THE PARLIAMENT OF THE COMMONWEALTH OF AUSTRALIA


HOUSE OF REPRESENTATIVES







WORKPLACE RELATIONS AMENDMENT BILL 2000



EXPLANATORY MEMORANDUM



















(Circulated by authority of the Minister for Employment, Workplace Relations
and Small Business, the Honourable Peter Reith MP)





ISBN: 0642 436207

WORKPLACE RELATIONS AMENDMENT BILL 2000



OUTLINE

This Act will amend the Workplace Relations Act 1996 (the WR Act) to:

• define ‘pattern bargaining’ (that is, bargaining where unions seek common terms and conditions across a number of employers, regardless of the circumstances of the individual businesses concerned), and provide defined consequences where pattern bargaining occurs (in particular, the termination of the relevant bargaining period, so that industrial action is no longer protected);

• enhance the effectiveness of the Australian Industrial Relations Commission’s (the Commission’s) power to issue orders that unlawful industrial action cease or not occur;

• provide access to cooling off periods in respect of protected industrial action; and

• Protect rights to pursue common law remedies in response to unlawful industrial action in Supreme Courts without additional litigation in the form of anti suit injunctions being sought from or issued by the Federal Court


The Act will also make other minor or technical amendments.
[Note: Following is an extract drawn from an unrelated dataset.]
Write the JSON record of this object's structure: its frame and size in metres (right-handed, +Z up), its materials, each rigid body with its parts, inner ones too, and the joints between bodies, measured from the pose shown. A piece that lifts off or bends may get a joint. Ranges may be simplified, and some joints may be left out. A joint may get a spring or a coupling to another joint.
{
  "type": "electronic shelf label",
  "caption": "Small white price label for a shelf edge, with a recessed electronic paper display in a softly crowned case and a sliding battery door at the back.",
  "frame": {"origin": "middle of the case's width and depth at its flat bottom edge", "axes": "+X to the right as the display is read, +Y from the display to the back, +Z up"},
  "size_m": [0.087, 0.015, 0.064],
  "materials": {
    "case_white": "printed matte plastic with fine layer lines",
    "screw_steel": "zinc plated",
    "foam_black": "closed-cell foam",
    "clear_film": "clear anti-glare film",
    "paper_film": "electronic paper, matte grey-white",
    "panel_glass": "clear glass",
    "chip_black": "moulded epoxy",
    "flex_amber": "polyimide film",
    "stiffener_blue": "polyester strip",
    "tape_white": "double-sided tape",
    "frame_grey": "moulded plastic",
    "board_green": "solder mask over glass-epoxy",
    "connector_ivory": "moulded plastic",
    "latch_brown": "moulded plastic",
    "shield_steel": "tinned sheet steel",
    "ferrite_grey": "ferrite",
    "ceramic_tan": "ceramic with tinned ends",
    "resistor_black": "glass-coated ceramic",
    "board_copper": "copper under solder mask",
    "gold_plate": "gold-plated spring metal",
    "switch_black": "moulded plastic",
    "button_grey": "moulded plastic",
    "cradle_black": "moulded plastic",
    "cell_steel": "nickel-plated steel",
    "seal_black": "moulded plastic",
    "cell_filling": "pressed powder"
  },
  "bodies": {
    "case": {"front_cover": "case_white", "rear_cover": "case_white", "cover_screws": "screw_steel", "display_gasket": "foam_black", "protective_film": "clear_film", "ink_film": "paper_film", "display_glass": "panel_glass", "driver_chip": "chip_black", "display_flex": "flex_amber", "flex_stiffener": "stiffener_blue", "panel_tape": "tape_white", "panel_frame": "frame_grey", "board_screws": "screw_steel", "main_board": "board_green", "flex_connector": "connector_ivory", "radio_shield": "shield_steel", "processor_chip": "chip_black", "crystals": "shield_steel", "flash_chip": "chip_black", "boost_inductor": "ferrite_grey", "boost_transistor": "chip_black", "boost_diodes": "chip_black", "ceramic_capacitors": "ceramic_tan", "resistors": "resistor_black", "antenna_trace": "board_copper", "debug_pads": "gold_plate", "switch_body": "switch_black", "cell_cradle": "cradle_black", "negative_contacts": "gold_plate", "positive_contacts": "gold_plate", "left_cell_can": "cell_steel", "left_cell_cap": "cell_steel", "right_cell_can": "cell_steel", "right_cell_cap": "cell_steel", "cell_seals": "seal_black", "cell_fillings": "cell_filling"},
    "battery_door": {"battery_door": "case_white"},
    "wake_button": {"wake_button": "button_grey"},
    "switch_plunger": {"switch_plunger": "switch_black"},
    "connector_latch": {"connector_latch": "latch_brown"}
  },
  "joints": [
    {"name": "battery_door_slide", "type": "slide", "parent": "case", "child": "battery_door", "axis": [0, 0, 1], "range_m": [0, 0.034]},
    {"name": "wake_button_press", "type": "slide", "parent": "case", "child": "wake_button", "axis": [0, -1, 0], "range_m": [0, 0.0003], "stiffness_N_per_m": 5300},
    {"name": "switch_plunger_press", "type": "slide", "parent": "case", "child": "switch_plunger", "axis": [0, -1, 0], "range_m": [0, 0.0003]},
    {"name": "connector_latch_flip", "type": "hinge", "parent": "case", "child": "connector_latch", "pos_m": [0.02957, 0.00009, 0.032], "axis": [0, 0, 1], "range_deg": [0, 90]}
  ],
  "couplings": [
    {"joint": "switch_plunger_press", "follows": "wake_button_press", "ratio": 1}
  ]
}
FINANCIAL IMPACT STATEMENT

The measures in this Act will have no significant impact on Commonwealth expenditure.



NOTES ON CLAUSES

Clause 1 – Short title

1. This is a formal provision specifying the short title of the Act.

Clause 2 – Commencement

2. This clause specifies when the various provisions of the Act are proposed to commence.

3. Subclause 2(1) provides that clauses 1, 2 and 3 commence on the day on which the Act receives the Royal Assent.
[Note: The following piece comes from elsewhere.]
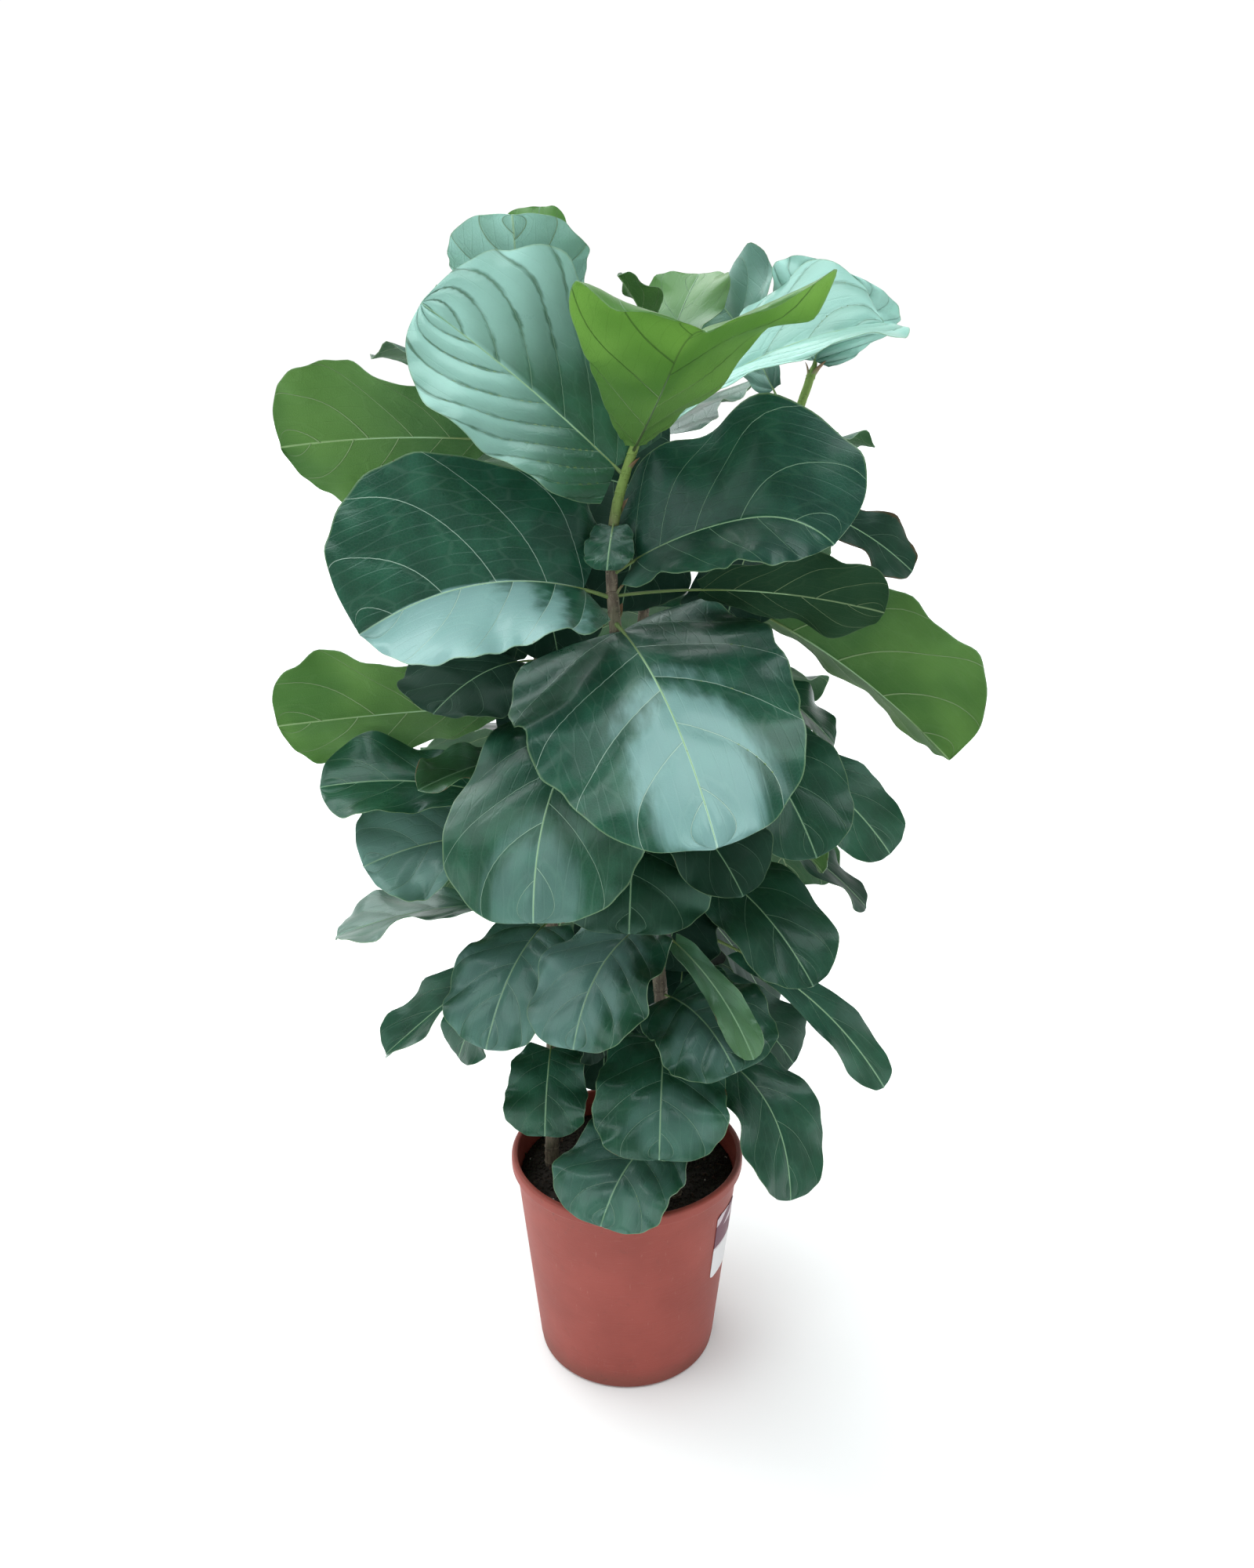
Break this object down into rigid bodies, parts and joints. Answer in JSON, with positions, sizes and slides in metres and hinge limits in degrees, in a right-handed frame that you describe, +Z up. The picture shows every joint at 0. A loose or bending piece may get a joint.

4. Subclause 2(2) provides that, subject to subclause (3), Schedule 1 commences on a day to be fixed by Proclamation.

5. Subclause 2(3) has the effect that if Schedule 1 does not commence under subclause (2) within 6 months of the Act receiving the Royal Assent, it will commence on the day following the end of that 6 month period.

Clause 3 – Schedule(s)

6. Clause 3 provides that an Act specified in a Schedule is amended or repealed as set out in the Schedule, and that any other item in a Schedule operates according to its terms.
SCHEDULE 1 – PATTERN BARGAINING AND RELATED CONDUCT

Part 1 – Amendments

Workplace Relations Act 1996

Item 1 – Subsection 4(1)

1. This item proposes to insert a definition of old IR agreement. The concept of an old IR agreement (which is defined to mean an agreement certified or approved under various now repealed provisions) is relevant in the context of the power of the Commission to make orders to stop or prevent industrial action (see the amendment proposed by item 3).

Item 2 – Subsection 127(1)

2. Subsection 127(1) empowers the Commission to make orders to stop or prevent industrial action (that is either happening, threatened, impending or probable), in relation to an industrial dispute, the negotiation or proposed negotiation of a certified agreement, or work that is regulated by an award or certified agreement. Items 2 to 5 enhance the effectiveness of this provision.

3. The amendment proposed by item 2 would clarify that the power to make orders applies only in relation to industrial action that is not, or would not be, protected action. (Section 170MT already provides that an order made under section 127 does not apply to protected action.)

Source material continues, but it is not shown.